= Exercise directions =
Find the line containing "for name, sizes" and copy it exactly, along with every line after it up to and including the line containing "before = set(bpy.data.objects)". Copy nothing else.

### Data extract ###

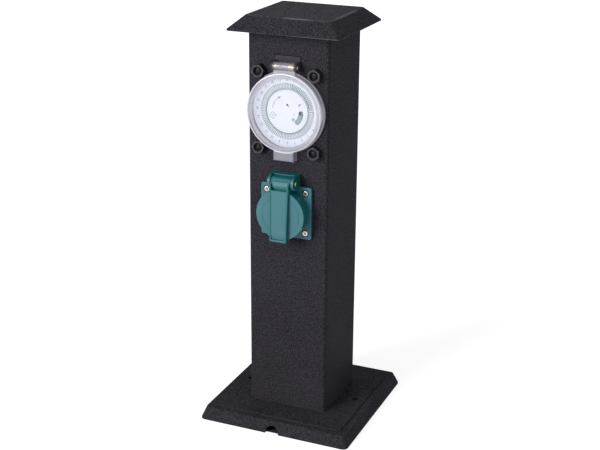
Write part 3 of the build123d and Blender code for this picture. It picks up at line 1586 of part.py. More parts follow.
os.makedirs("parts", exist_ok=True)
for node, make in pieces.items():
    save(make(), node)
save(tappet(sample_tappet), "sample_tappet")
springs = {
    "timer lid": (lid_spring_r, lid_spring_pitch, lid_spring_turns, lid_spring_wire_r),
    "socket lid": (socket_spring_r, socket_spring_pitch, socket_spring_turns, socket_spring_wire_r),
    "shutter": (shutter_spring_r, shutter_spring_pitch, shutter_spring_turns, shutter_spring_wire_r),
}
for name, sizes in springs.items():
    print(name, "spring's gap between turns", round(coil_gap(*sizes), 3))
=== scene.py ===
import json
from math import cos, pi, radians, sin

import bpy
import numpy as np
from mathutils import Matrix, Vector


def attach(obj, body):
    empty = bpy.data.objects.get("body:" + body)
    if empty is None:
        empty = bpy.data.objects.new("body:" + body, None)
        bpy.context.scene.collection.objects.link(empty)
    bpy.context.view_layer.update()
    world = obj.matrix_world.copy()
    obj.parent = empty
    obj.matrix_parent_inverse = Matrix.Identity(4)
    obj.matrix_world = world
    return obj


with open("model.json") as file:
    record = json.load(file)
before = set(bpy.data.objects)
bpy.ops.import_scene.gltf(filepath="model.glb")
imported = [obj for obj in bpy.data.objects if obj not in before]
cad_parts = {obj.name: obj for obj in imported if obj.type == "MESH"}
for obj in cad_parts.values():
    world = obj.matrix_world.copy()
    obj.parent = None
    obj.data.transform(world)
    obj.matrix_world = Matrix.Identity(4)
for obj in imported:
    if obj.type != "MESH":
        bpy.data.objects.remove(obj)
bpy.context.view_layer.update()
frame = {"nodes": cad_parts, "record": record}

mm = 0.001
dialHeight = 306.5  # mm, of the dial's axis
tappetCount = 96
smoothGrain = 900.0  # grains per metre in smooth plastic and in metal

# Camera of the photograph, with its frame taken as 600 x 450; angles in degrees, lengths in metres,
# lens and sensor in mm
view = {"azimuth": 23.12, "elevation": 19.78, "roll": 0.366, "distance": 1.1661,
        "side": -0.00385, "height": 0.18591, "lens": 73.54, "sensor": 36}


def addCamera():
    azimuth, elevation, roll = (radians(view[key]) for key in ("azimuth", "elevation", "roll"))
    back = Vector((sin(azimuth) * cos(elevation), -cos(azimuth) * cos(elevation), sin(elevation)))
    right = Vector((cos(azimuth), sin(azimuth), 0))
    data = bpy.data.cameras.new("camera")
    data.lens = view["lens"]
    data.sensor_width = view["sensor"]
    camera = bpy.data.objects.new("camera", data)
    turn = (-back).to_track_quat("-Z", "Y").to_matrix().to_4x4() @ Matrix.Rotation(roll, 4, "Z")
    turn.translation = Vector((0, 0, view["height"])) + right * view["side"] + back * view["distance"]
    camera.matrix_world = turn
    bpy.context.scene.collection.objects.link(camera)
    bpy.context.scene.camera = camera


# A value in a material's node tree, with the usual signs for shader maths
class Field:
    def __init__(self, tree, socket):
        self.tree = tree
        self.socket = socket

    def node(self, kind, settings=None, inputs=None, output=0):
        made = self.tree.nodes.new(kind)
        for key, value in (settings or {}).items():
            setattr(made, key, value)
        for key, value in (inputs or {}).items():
            if isinstance(value, Field):
                self.tree.links.new(value.socket, made.inputs[key])
            else:
                made.inputs[key].default_value = value
        return Field(self.tree, made.outputs[output])

    def math(self, operation, *others):
        return self.node("ShaderNodeMath", {"operation": operation}, dict(enumerate((self,) + others)))

    def __add__(self, other):
        return self.math("ADD", other)

    def __sub__(self, other):
        return self.math("SUBTRACT", other)

    def __rsub__(self, other):
        return self.node("ShaderNodeMath", {"operation": "SUBTRACT"}, {0: other, 1: self})

    def __mul__(self, other):
        return self.math("MULTIPLY", other)

    __radd__ = __add__
    __rmul__ = __mul__

    # Smooth step from none at the low limit to one at the high limit
    def ramp(self, low, high):
        names = {"Value": self, "From Min": low, "From Max": high}
        return self.node("ShaderNodeMapRange", {"interpolation_type": "SMOOTHSTEP"}, names)

    def noise(self, scale, detail=2.0, roughness=0.5):
        names = {"Vector": self, "Scale": scale, "Detail": detail, "Roughness": roughness}
        return self.node("ShaderNodeTexNoise", None, names)

    def part(self, axis):
        return self.node("ShaderNodeSeparateXYZ", None, {"Vector": self}, "XYZ".index(axis))

    # From one colour to another by this value; a colour is three numbers or another field
    def mix(self, low, high):
        low, high = (tone if isinstance(tone, Field) else (*tone, 1.0) for tone in (low, high))
        return self.node("ShaderNodeMix", {"data_type": "RGBA"}, {0: self, 6: low, 7: high}, 2)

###

= Exercise output =
for name, sizes in springs.items():
    print(name, "spring's gap between turns", round(coil_gap(*sizes), 3))
=== scene.py ===
import json
from math import cos, pi, radians, sin

import bpy
import numpy as np
from mathutils import Matrix, Vector


def attach(obj, body):
    empty = bpy.data.objects.get("body:" + body)
    if empty is None:
        empty = bpy.data.objects.new("body:" + body, None)
        bpy.context.scene.collection.objects.link(empty)
    bpy.context.view_layer.update()
    world = obj.matrix_world.copy()
    obj.parent = empty
    obj.matrix_parent_inverse = Matrix.Identity(4)
    obj.matrix_world = world
    return obj


with open("model.json") as file:
    record = json.load(file)
before = set(bpy.data.objects)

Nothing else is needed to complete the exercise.